Boyle’s exhibition examines widening social, economic, and environmental cracks in American society due to its incorporation of concepts and policies intrinsic to the political ideology of Fascism. This environment is reinforced by hipster lifestyle choices such as a consumption-driven form of personal identity, relocation to urban centers and associated commercial development and subsequent displacement, believing we live in a “Post-Racial America,” and the appropriation of authentic cultures through speech, dress, behavior and purchasing preferences.

The exhibition is driven by a manifesto, rooted in human rights concerns such as community displacement, economic disparity, discrimination, police militarization and mass incarceration and government corruption. The artists also strive to create alternatives to fascism through the subversion of its dominant symbols.

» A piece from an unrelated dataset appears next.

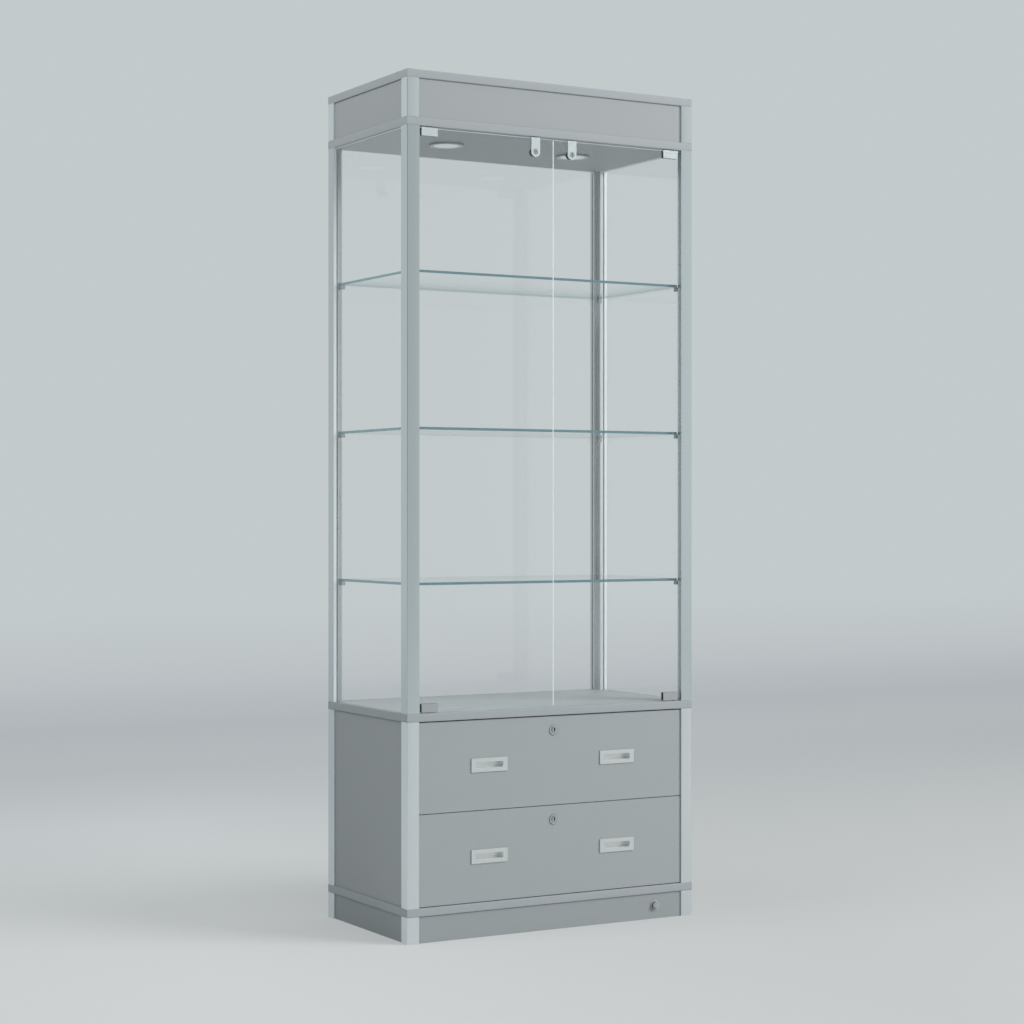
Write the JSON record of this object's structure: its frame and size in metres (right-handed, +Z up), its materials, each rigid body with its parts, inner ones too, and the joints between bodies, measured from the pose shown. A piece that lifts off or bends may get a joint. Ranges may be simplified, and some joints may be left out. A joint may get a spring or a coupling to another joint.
{
  "type": "display_cabinet",
  "caption": "Tall framed glass display cabinet with aluminium corner posts, glass shelves and doors, a drawer base, a plinth and a lit header.",
  "frame": {"origin": "On the floor, under the middle of the cabinet's outline.", "axes": "+Z is up, from the plinth to the top board. -Y is the front, with the doors and the drawers. +X is to the right, seen from the front."},
  "size_m": [0.75, 0.4065, 1.912],
  "materials": {
    "grey_board": "grey melamine board with a soft grey edging",
    "grey_panel": "grey melamine board, matt",
    "grey_front": "grey melamine board, matt",
    "tray_board": "light grey melamine board",
    "post_aluminium": "satin anodised extrusion",
    "satin_steel": "satin nickel plate",
    "dark_steel": "darker plated steel",
    "lamp_white": "light grey bezel and lens",
    "clear_glass": "clear tempered glass",
    "shelf_glass": "clear tempered glass with a blue-green edge"
  },
  "bodies": {
    "cabinet": {"base_board": "grey_board", "deck_board": "grey_board", "ceiling_board": "grey_board", "top_board": "grey_board", "plinth_post_front_left": "post_aluminium", "plinth_post_front_right": "post_aluminium", "plinth_post_rear_left": "post_aluminium", "plinth_post_rear_right": "post_aluminium", "drawer_bay_post_front_left": "post_aluminium", "drawer_bay_post_front_right": "post_aluminium", "drawer_bay_post_rear_left": "post_aluminium", "drawer_bay_post_rear_right": "post_aluminium", "glass_bay_post_front_left": "post_aluminium", "glass_bay_post_front_right": "post_aluminium", "glass_bay_post_rear_left": "post_aluminium", "glass_bay_post_rear_right": "post_aluminium", "header_post_front_left": "post_aluminium", "header_post_front_right": "post_aluminium", "header_post_rear_left": "post_aluminium", "header_post_rear_right": "post_aluminium", "plinth_panel_front": "grey_panel", "plinth_panel_rear": "grey_panel", "plinth_panel_left": "grey_panel", "plinth_panel_right": "grey_panel", "header_panel_front": "grey_panel", "header_panel_rear": "grey_panel", "header_panel_left": "grey_panel", "header_panel_right": "grey_panel", "side_panel_left": "grey_panel", "side_panel_right": "grey_panel", "back_panel": "grey_panel", "glass_pane_left": "clear_glass", "glass_pane_right": "clear_glass", "glass_pane_rear": "clear_glass", "shelf_lower": "shelf_glass", "shelf_middle": "shelf_glass", "shelf_upper": "shelf_glass", "downlight_left": "lamp_white", "downlight_right": "lamp_white"},
    "switch_cap": {"switch_cap": "dark_steel"},
    "left_door": {"door_glass_left": "clear_glass", "patch_hinge_left_top": "satin_steel", "patch_hinge_left_bottom": "satin_steel", "door_lock_case_left": "satin_steel"},
    "right_door": {"door_glass_right": "clear_glass", "patch_hinge_right_top": "satin_steel", "patch_hinge_right_bottom": "satin_steel", "door_lock_case_right": "satin_steel"},
    "left_door_lock": {"door_lock_plug_left": "dark_steel"},
    "right_door_lock": {"door_lock_plug_right": "dark_steel"},
    "upper_drawer": {"drawer_front_upper": "grey_front", "drawer_tray_upper": "tray_board", "drawer_handle_upper_left": "satin_steel", "drawer_handle_upper_right": "satin_steel"},
    "lower_drawer": {"drawer_front_lower": "grey_front", "drawer_tray_lower": "tray_board", "drawer_handle_lower_left": "satin_steel", "drawer_handle_lower_right": "satin_steel"},
    "upper_drawer_lock": {"drawer_lock_plug_upper": "dark_steel"},
    "lower_drawer_lock": {"drawer_lock_plug_lower": "dark_steel"}
  },
  "joints": [
    {"name": "left_door_hinge", "type": "hinge", "parent": "cabinet", "child": "left_door", "pos_m": [-0.3307, -0.1925, 0.503], "axis": [0, 0, -1], "range_deg": [0, 100]},
    {"name": "right_door_hinge", "type": "hinge", "parent": "cabinet", "child": "right_door", "pos_m": [0.3307, -0.1925, 0.503], "axis": [0, 0, 1], "range_deg": [0, 100]},
    {"name": "left_door_lock_turn", "type": "hinge", "parent": "left_door", "child": "left_door_lock", "pos_m": [-0.048, -0.1925, 1.756], "axis": [0, -1, 0], "range_deg": [0, 90]},
    {"name": "right_door_lock_turn", "type": "hinge", "parent": "right_door", "child": "right_door_lock", "pos_m": [0.048, -0.1925, 1.756], "axis": [0, -1, 0], "range_deg": [0, 90]},
    {"name": "upper_drawer_slide", "type": "slide", "parent": "cabinet", "child": "upper_drawer", "axis": [0, -1, 0], "range_m": [0, 0.28]},
    {"name": "lower_drawer_slide", "type": "slide", "parent": "cabinet", "child": "lower_drawer", "axis": [0, -1, 0], "range_m": [0, 0.28]},
    {"name": "upper_drawer_lock_turn", "type": "hinge", "parent": "upper_drawer", "child": "upper_drawer_lock", "pos_m": [0, -0.201, 0.4515], "axis": [0, -1, 0], "range_deg": [0, 90]},
    {"name": "lower_drawer_lock_turn", "type": "hinge", "parent": "lower_drawer", "child": "lower_drawer_lock", "pos_m": [0, -0.201, 0.2495], "axis": [0, -1, 0], "range_deg": [0, 90]},
    {"name": "switch_press", "type": "slide", "parent": "cabinet", "child": "switch_cap", "axis": [0, 1, 0], "range_m": [0, 0.003], "stiffness_N_per_m": 400}
  ]
}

The exhibition is at once self-conscious, expansive and revelatory. The DC, MD and NYC-based, internationally recognized artists selected to participate present works that are striking, thought provoking and sometimes tongue-in-cheek while avoiding the nihilistic pitfalls of Hipster Irony. The space will be transformed through paintings on canvas and on the gallery walls, prints on metal, multiple video installations, sculptural fashion objects, participatory games and more.

Media used is a symbolic reflection of these themes. Collaborative works contributed by Ryan Florig and ADAPT include a businessman’s suit composed of construction site banners proclaiming the coming of luxury condos that will be placed on exhibit as well as used to create a series of videos exploring the formation of identity and the influence of capitalism in urban development. Internationally renowned artist GAIA will present works deconstructing the relationships between nation states and their imported labor forces that are scapegoated through Xenophobia when they migrate to their new homelands, a contemporary reflection of the same manipulative forces of historic Fascism. Shirin Towfiq’s work focuses on women’s Reproductive rights and the unnecessary intervention of patriarchal forces.

Boyle says, “We are living in a consumer driven empire that is constantly in forward motion. It looks as if we’re progressing toward economic and environmental collapse, and the spiritual alienation of this ‘progress’ and short term instant-gratification of social media makes us numb to the pain and suffering of others. Irony is the tool by which the hipster suppresses feeling and individuality. Irony is the ideology by which the hipster ignores community and harms our ability to heal and rebuild. Only when we build a cultural sensibility that recognizes that not only are we integral to the world, but that the world is also integral to us, will we be able to create a sustainable future.”

About the Curator
Hipster Fascism is Graham Boyle’s second show at The Fridge. In October 2010, The Fridge presented Boyle’s solo show Thrive, Despite.

Graham Boyle is an artist and activist from Washington D.C who combines photojournalism, propaganda, and mixed printmaking media into street art. Working locally as an arts organizer and curator, his work aims to expand solidarity politics and to strengthen the bonds of collaboration in the artistic community around pressing issues. A graduate of Shepherd University, Graham has worked most recently as the Gallery Director of International Arts & Artists’ Hillyer Art Space in Washington DC, and as Outreach Associate for Pyramid Atlantic Art Center.

Now a freelance arts organizer contracting for a variety of social-change organizations, his latest curatorial projects include Rainbow Warriors: The Art of Resistance, a multi-media exhibition featuring many of today’s premiere social and environmental change artists, which took place on Greenpeace International’s flagship, the Rainbow Warrior 3 while at port in San Francisco Bay; and Incarcerated Masses: Artists Call for an End to Mass Incarceration, Deportations, and Detentions, an exhibit of contemporary printmakers and street-artists demanding  reforms to immediately improve incarcerated people’s lives in.

Graham currently volunteers as Designer in Residence for Collective Action for Safe-Spaces, a grassroots organization working to combat anti-street harassment and gender-based sexual assault in Washington, DC. He has worked with CASS to facilitate public arts workshops with women seeking an outlet to express their resistance, as well as to create programming to challenge the prevailing culture of street-harassment in our society.

He maintains a studio and printshop at 2B Studios in NE DC.

About The Fridge
The Fridge is an art gallery, performance space, music venue and classroom located on Barracks Row in the historic Eastern Market neighborhood of Washington, DC. The space opened in 2009. The Fridge is dedicated to making the arts accessible to everyone by fostering community dialogue as well as serving as a creative lab for expression through art.